I find myself feeling very threatened by my mother-in-law.  She feeds him so that he won't want mother's milk.  She prevents him from napping so she doesn't get bored while babysitting.  She positions him so that I'm not in his line of sight.  She incessantly requests to take him places--anywhere that I am not.  She is showing her disapproval of me as a parent in an unexpectedly daring way.  The only comment that has ever gotten back to me through the grapevine is that she feels the need to 'toughen him up because I'm raising a sissy.'  So, I don't think that she has any actual, legitimate, serious concerns with my parenting.  I think the issue is that I am his mother.  My position itself as mother seems to be the apple of discord between us.  I find my own jealousy growing, even as I revolt at her jealousy.
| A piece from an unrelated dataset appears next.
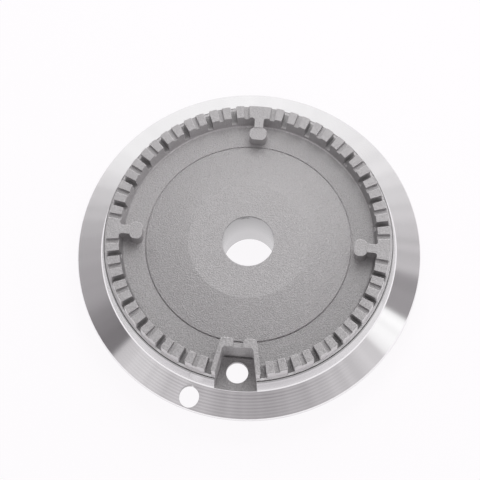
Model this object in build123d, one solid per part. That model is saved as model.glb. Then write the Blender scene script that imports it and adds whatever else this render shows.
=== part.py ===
from build123d import *
import os
from math import cos, radians, sin, tan

# Flame spreader of a large gas hob burner: one aluminium die casting, turned on its outside.
# The axis of the mixing tube is Z, and Z = 0 is the lower end of that tube. The electrode notch
# is at the front, towards -Y. All sizes are in millimetres and all angles in degrees.

# Overall
overall_height = 25.0  # from the end of the mixing tube to the tops of the teeth
floor_thickness = 2.3  # of the dish
cut_allowance = 1.0  # by which each cutter passes the surface that it starts from

# Conical flange, turned
flange_diameter = 110.0
flange_slope = 31.0
flange_thickness = 1.7  # at the skirt, thinning towards the edge
flange_edge_height = 1.2
flange_edge_chamfer = 0.3
flange_root_chamfer = 0.35

# Band between the flange and the crown, turned, with a narrow groove between the crown and its top
band_height = 6.7
band_taper = 7.65
band_drop = 0.3  # of its top below the shoulder of the crown
groove_width = 0.3
groove_depth = 0.5

# Crown: the ring of teeth that the cap rests on
crown_diameter = 90.0  # outside, at the tops of the teeth
crown_height = 5.3  # above the dish
crown_wall = 4.0  # at the tops of the teeth
crown_inner_draft = 10.5
crown_root_chamfer = 0.35
shoulder_width = 0.7  # step at the foot of the crown, level with the floors of the deep slots
skirt_wall = 2.6  # below the crown, behind the band
skirt_draft = 6.0
skirt_root_chamfer = 1.0

# Flame slots
slot_pitches = 32  # deep slots, bosses and the notch share this division
deep_slot_width = 1.8
deep_slot_depth = 4.1
deep_slot_chamfer = 0.35  # on the corners of the teeth at the outer ends of the deep slots
shallow_slot_width = 1.6
shallow_slot_depth = 1.0

# Dish
dish_line_diameter = 65.9  # fine groove round the raised middle
dish_line_width = 0.4
dish_line_depth = 0.35
plateau_diameter = 38.0
plateau_height = 3.0  # above the outer part of the dish
dish_step = 0.3  # from the foot of the slope down to the outer part of the dish

# Mixing tube
bore_diameter = 16.6
tube_wall = 2.2
tube_root_chamfer = 2.0
bore_chamfer = 0.4

# Register that drops into the burner cup
register_diameter = 61.0
register_wall = 2.2
register_length = 8.5

# Bosses that carry the ejector pads, at the back and at both sides
boss_angles = (0, 90, 180)
neck_width = 2.8
neck_corner_radius = 1.0
pad_distance = 35.65  # from the axis to the middle of the pad
pad_length = 4.1  # along the radius
pad_width = 5.5
pad_corner_radius = 1.75
pad_recess = 0.2

# Electrode notch at the front: its back wall is two rounded posts with a thinner web between them
notch_angle = 270
notch_wall = 1.5
notch_back = 35.9  # from the axis to the face of its back wall
notch_post = 2.9  # thickness of the back wall at its posts
notch_web = 1.7
notch_post_radius = 1.1
notch_corner_radius = 0.9  # inside, between the back wall and the side walls
notch_floor_thickness = 2.2
ridge_distance = 0.45  # low ridge across the notch's floor, in front of the back wall
ridge_width = 0.4
ridge_height = 0.5
ignition_slot_width = 3.1  # through the top of the web

# Holes for the electrode, in the notch's floor, and for the thermocouple, in the flange
electrode_hole_diameter = 7.0
electrode_hole_distance = 41.0
electrode_hole_chamfer = 0.8
thermocouple_hole_diameter = 6.4
thermocouple_hole_distance = 51.3
thermocouple_hole_angle = -106.5

# Levels and radii that follow from the sizes above
top = overall_height
dish_level = top - crown_height
underside_level = dish_level - floor_thickness
flange_radius = flange_diameter / 2
crown_radius = crown_diameter / 2
crown_inner_radius = crown_radius - crown_wall
shoulder_radius = crown_radius + shoulder_width
shoulder_level = top - deep_slot_depth
band_top_radius = shoulder_radius + groove_width
band_top_level = shoulder_level - band_drop
band_radius = band_top_radius + band_height * tan(radians(band_taper))
skirt_radius = band_radius - skirt_wall
flange_level = band_top_level - band_height
flange_edge_level = flange_level - (flange_radius - band_radius) * tan(radians(flange_slope))
flange_drop = flange_thickness / cos(radians(flange_slope))
register_radius = register_diameter / 2
bore_radius = bore_diameter / 2
plateau_radius = plateau_diameter / 2
dish_line_radius = dish_line_diameter / 2
plateau_level = dish_level + plateau_height
slot_pitch = 360 / slot_pitches
notch_floor_level = flange_level
notch_underside_level = notch_floor_level - notch_floor_thickness


def near(shape, x, y):
    """The vertex of a plan or section nearest to a point."""
    return shape.vertices().sort_by_distance((x, y, 0))[0]


def casting_profile():
    """Half section of the casting, without its slots, notch, bosses and holes."""
    crown_inner_foot_radius = crown_inner_radius - crown_height * tan(radians(crown_inner_draft))
    groove_level = band_top_level - groove_depth
    skirt_foot_level = flange_level + skirt_wall * tan(radians(flange_slope)) - flange_drop
    skirt_top_radius = skirt_radius - (underside_level - skirt_foot_level) * tan(radians(skirt_draft))
    flange_under_level = flange_edge_level - flange_edge_height
    line_inner_radius = dish_line_radius - dish_line_width
    tube_radius = bore_radius + tube_wall
    under_plateau_level = plateau_level - floor_thickness
    register_inner_radius = register_radius - register_wall

    bore_top = (bore_radius, plateau_level)
    plateau_edge = (plateau_radius, plateau_level)
    slope_foot = (line_inner_radius, dish_level + dish_step)
    dish_line = [
        (line_inner_radius, dish_level - dish_line_depth),
        (dish_line_radius, dish_level - dish_line_depth),
        (dish_line_radius, dish_level),
    ]
    crown_root = (crown_inner_foot_radius, dish_level)
    crown_inner_edge = (crown_inner_radius, top)
    crown_outer_edge = (crown_radius, top)
    shoulder = [(crown_radius, shoulder_level), (shoulder_radius, shoulder_level)]
    groove = [(shoulder_radius, groove_level), (band_top_radius, groove_level)]
    band_top = (band_top_radius, band_top_level)
    flange_root = (band_radius, flange_level)
    flange_edge = (flange_radius, flange_edge_level)
    flange_under_edge = (flange_radius, flange_under_level)
    skirt_foot = (skirt_radius, skirt_foot_level)
    skirt_top = (skirt_top_radius, underside_level)
    register = [
        (register_radius, underside_level),
        (register_radius, underside_level - register_length),
        (register_inner_radius, underside_level - register_length),
        (register_inner_radius, underside_level),
    ]
    plateau_under_edge = (plateau_radius, under_plateau_level)
    tube_top = (tube_radius, under_plateau_level)
    tube_end = [
        (tube_radius, 0),
        (bore_radius + bore_chamfer, 0),
        (bore_radius, bore_chamfer),
    ]

    outline = [bore_top, plateau_edge, slope_foot, *dish_line, crown_root, crown_inner_edge, crown_outer_edge]
    outline += [*shoulder, *groove, band_top, flange_root, flange_edge, flange_under_edge]
    outline += [skirt_foot, skirt_top, *register, plateau_under_edge, tube_top, *tube_end]
    section = make_face(Polyline(*outline, close=True))
    for corner, size in (
        (crown_root, crown_root_chamfer),
        (flange_root, flange_root_chamfer),
        (flange_edge, flange_edge_chamfer),
        (skirt_top, skirt_root_chamfer),
        (tube_top, tube_root_chamfer),
    ):
        section = chamfer(near(section, *corner), size)
    return section


def turned_casting():
    """The casting as it is before its slots and notch: a revolved section."""
    return revolve(Plane.XZ * casting_profile(), Axis.Z)


def neck_plan():
    """Plan of a boss's neck, flared where it runs into the crown."""
    pad_outer = pad_distance + pad_length / 2
    neck = Pos(pad_outer, 0) * Rectangle(
        crown_radius - pad_outer, neck_width, align=(Align.MIN, Align.CENTER)
    )
    head = Pos(crown_inner_radius, 0) * Rectangle(
        crown_wall / 2, neck_width + 4 * neck_corner_radius, align=(Align.MIN, Align.CENTER)
    )
    plan = neck + head
    corners = [near(plan, crown_inner_radius, side * neck_width / 2) for side in (-1, 1)]
    return fillet(corners, neck_corner_radius) & Circle(crown_radius - crown_wall / 2)


def boss(angle):
    """A neck from the crown to an ejector pad, standing on the dish."""
    foot = dish_level - floor_thickness / 2
    neck = extrude(Pos(0, 0, foot) * neck_plan(), top - foot)
    pad_plan = RectangleRounded(pad_length, pad_width, pad_corner_radius)
    pad = extrude(Pos(pad_distance, 0, foot) * pad_plan, top - pad_recess - foot)
    return Rot(0, 0, angle) * (neck + pad)


def slot(angle, width, depth, corner_chamfer=0.0):
    """Cutter for one flame slot across the crown, which may widen at its outer end."""
    inner = pad_distance + pad_length / 2
    level = top - depth
    height = depth + cut_allowance
    cutter = Pos(inner, 0, level) * Box(
        flange_radius - inner, width, height, align=(Align.MIN, Align.CENTER, Align.MIN)
    )
    if corner_chamfer:
        start = crown_radius - corner_chamfer
        end = crown_radius + corner_chamfer
        flare = end - start
        mouth = [(start, -width / 2), (start, width / 2), (end, width / 2 + flare), (end, -width / 2 - flare)]
        cutter += extrude(Pos(0, 0, level) * make_face(Polyline(*mouth, close=True)), height)
    return Rot(0, 0, angle) * cutter


def angle_between(a, b):
    """Smallest angle between two directions round the axis."""
    return abs((a - b + 180) % 360 - 180)


def deep_slots():
    """Main flame slots, one at each division that is clear of the bosses and the notch."""
    taken = [*boss_angles, notch_angle]
    angles = [i * slot_pitch for i in range(slot_pitches)]
    free = [a for a in angles if min(angle_between(a, t) for t in taken) > slot_pitch / 2]
    return [slot(a, deep_slot_width, deep_slot_depth, deep_slot_chamfer) for a in free]


def shallow_slots():
    """Flame-carrying slots halfway between the divisions, except beside the notch."""
    angles = [(i + 0.5) * slot_pitch for i in range(slot_pitches)]
    free = [a for a in angles if angle_between(a, notch_angle) > slot_pitch]
    return [slot(a, shallow_slot_width, shallow_slot_depth) for a in free]


def notch_plan(inset, back, front):
    """Plan of the notch, its sides parallel to the deep slots next to it and inset from them."""

    def side(distance):
        gap = deep_slot_width / 2 + inset
        return (distance * sin(radians(slot_pitch)) - gap) / cos(radians(slot_pitch))

    corners = [(-side(back), -back), (side(back), -back), (side(front), -front), (-side(front), -front)]
    return make_face(Polyline(*corners, close=True))


def rounded_back(plan, radius):
    """A plan with the corners on its back edges rounded."""
    back = plan.vertices().group_by(Axis.Y)[-1]
    return fillet(back, radius)


def notch_block():
    """Walls and floor round the notch, from below the dish up to the tops of the teeth."""
    plan = notch_plan(0, notch_back - notch_post, flange_radius)
    recess = Pos(0, notch_web - notch_back) * Rectangle(
        ignition_slot_width, notch_post, align=(Align.CENTER, Align.MIN)
    )
    wall_end_radius = (crown_radius + skirt_radius) / 2
    walls_plan = rounded_back(plan - recess, notch_post_radius) & Circle(wall_end_radius)
    walls = extrude(Pos(0, 0, notch_underside_level) * walls_plan, top - notch_underside_level)
    floor = extrude(Pos(0, 0, notch_underside_level) * (plan & Circle(band_radius)), notch_floor_thickness)
    return walls + floor


def notch_cutters():
    """The notch itself, with a ridge left across its floor, and the ignition slot in its web."""
    ridge_top = notch_floor_level + ridge_height
    ridge_back = notch_back + ridge_distance
    pocket = rounded_back(notch_plan(notch_wall, notch_back, flange_radius), notch_corner_radius)
    behind_ridge = pocket & notch_plan(notch_wall, notch_back - notch_post, ridge_back)
    before_ridge = pocket & notch_plan(notch_wall, ridge_back + ridge_width, flange_radius)
    ignition_slot = Pos(0, -notch_back, top - shallow_slot_depth) * Box(
        ignition_slot_width,
        4 * notch_web,
        shallow_slot_depth + cut_allowance,
        align=(Align.CENTER, Align.CENTER, Align.MIN),
    )
    return [
        extrude(Pos(0, 0, ridge_top) * pocket, top + cut_allowance - ridge_top),
        extrude(Pos(0, 0, notch_floor_level) * behind_ridge, ridge_height),
        extrude(Pos(0, 0, notch_floor_level) * before_ridge, ridge_height),
        ignition_slot,
    ]


def holes():
    """Cutters for the electrode and thermocouple holes."""
    electrode_radius = electrode_hole_diameter / 2
    electrode_place = Pos(0, -electrode_hole_distance, notch_underside_level)
    electrode = electrode_place * Cylinder(
        electrode_radius, notch_floor_thickness, align=(Align.CENTER, Align.CENTER, Align.MIN)
    )
    electrode_lead = electrode_place * Cone(
        electrode_radius + electrode_hole_chamfer,
        electrode_radius,
        electrode_hole_chamfer,
        align=(Align.CENTER, Align.CENTER, Align.MIN),
    )
    thermocouple_place = Rot(0, 0, thermocouple_hole_angle) * Pos(thermocouple_hole_distance, 0, 0)
    thermocouple = thermocouple_place * Cylinder(
        thermocouple_hole_diameter / 2, top, align=(Align.CENTER, Align.CENTER, Align.MIN)
    )
    return [electrode, electrode_lead, thermocouple]


def flame_spreader():
    """The finished part."""
    casting = turned_casting() + [boss(angle) for angle in boss_angles]
    casting += notch_block()
    casting -= deep_slots() + shallow_slots()
    casting -= notch_cutters()
    casting -= holes()
    return casting


os.makedirs("parts", exist_ok=True)
part = flame_spreader()
part.label = "flame_spreader"
export_step(part, "parts/flame_spreader.step")
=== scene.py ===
from math import cos, pi, radians, sin

import bpy
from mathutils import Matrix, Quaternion, Vector

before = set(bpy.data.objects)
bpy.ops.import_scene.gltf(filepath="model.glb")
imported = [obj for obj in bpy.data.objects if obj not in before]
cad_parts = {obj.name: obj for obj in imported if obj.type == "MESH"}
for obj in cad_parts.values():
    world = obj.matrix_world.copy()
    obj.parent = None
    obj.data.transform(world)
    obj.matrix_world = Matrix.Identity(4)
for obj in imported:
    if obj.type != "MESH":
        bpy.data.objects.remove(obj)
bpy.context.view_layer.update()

# Flame spreader
# One aluminium pressure die casting. The mould leaves a fine sandy skin on the dish and the crown,
# and a lathe has cut the band, the sloping flange and the bore bright. On the band and the flange
# its feed marks run round the axis.
MM = 0.001  # metres in a millimetre


def linear(code):
    """Linear RGBA of an sRGB hex colour."""
    values = [int(code[i:i + 2], 16) / 255 for i in (1, 3, 5)]
    return [v / 12.92 if v <= 0.04045 else ((v + 0.055) / 1.055) ** 2.4 for v in values] + [1.0]


def add(tree, kind, inputs=(), **settings):
    """Adds a node, with its settings and with a value or a linked socket for each named input."""
    node = tree.nodes.new("ShaderNode" + kind)
    for name, value in settings.items():
        setattr(node, name, value)
    for name, value in dict(inputs).items():
        if isinstance(value, bpy.types.NodeSocket):
            tree.links.new(value, node.inputs[name])
        else:
            node.inputs[name].default_value = value
    return node


aluminium = bpy.data.materials.new("die_cast_and_turned_aluminium")
aluminium.use_nodes = True
tree = aluminium.node_tree
tree.nodes.clear()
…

My sister-in-law often remarks that my mother-in-law "needs her grandson so much right now."  I think to myself how odd to put the needs of a grown woman on an 8 month old child's shoulders.  His needs are my focus, but they see things differently.  My husband supports me outwardly, but I feel that he is conflicted.  He wants to share his joy with others, whereas I tend to want it all for myself.  I share my son beyond my personal comfort level, and yet I'm known as a stingy mom.  How is it that I am being greedy and she is just being a grandma?